Zukiswa Wanner (Zambia/ Southafrica/ Kenya)

Zuiswa Wanner was born in Zambia to a Zimbabwean mother and a South African father and currently lives in Kenya.

Zukiswa Wanner is the author of The Madams (2006), Behind Every Successful Man (2008) and Men of the South (2010). Men of the South was nominated for the 2010 Commonwealth Book Prize in the category Best Book Africa Region and won the South African Literary Award. Her latest novel, London, Cape Town, Joburg (2014), won the K.Sello Duiker Prize.

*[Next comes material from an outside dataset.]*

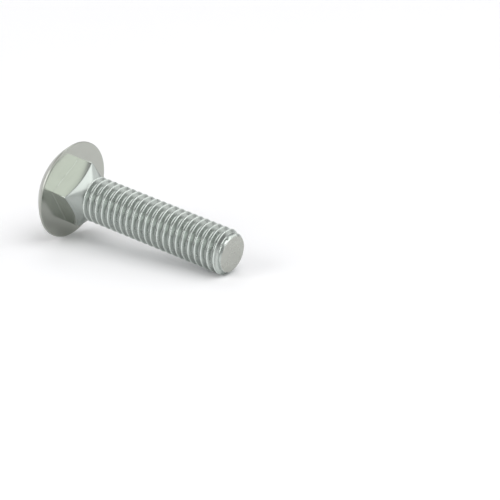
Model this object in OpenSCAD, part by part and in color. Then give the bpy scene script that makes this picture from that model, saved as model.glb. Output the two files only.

The author has also written two non-fictional books: Maid in SA: 30 Ways to Leave Your Madam (2013) and Hardly Working: A Travel Memoir of Sorts (2018). Her work also includes children's books: Jama Loves Bananas (2011), Refilwe (2014) and Africa (A True Book: The Seven Continents) (2019). She has contributed to the African Children's Anthology Story Story Story Come (2018) and translated it into Shona. She is one of the authors of the new Anthology The New Daughters of Africa (2019).

Wanner was co-editor of the Africa-Asia anthology Behind the Shadows (2012) with the Indian writer Rohini Chowdhury and coordinated and edited the anthology African Young Adult Water Birds on the Lake Shore (2019).

In 2018 Zukiswa Wanner was a fellow of the Johannesburg Institute of Advanced Studies. She was part of the jury for several literary awards, including the "Etisalat Prize for Fiction" in 2015 and "The Commonwealth Short Story Prize" in 2016, and has co-hosted the Caine Prize workshop with Sudanese writer and first Caine winner Leila Aboulela. In 2016 she was guest artist of the Danish International Visiting Artists Programme DIVA.

In Nairobi, Zukiswa Wanner initiated and curated a three-year artistic encounter at the Goethe-Institut. She also coordinates the Sub-Sahara-AfroYoung Adult project at the Goethe-Institut. Zukiswa Wanner is the founder of the Paivapo publishing house.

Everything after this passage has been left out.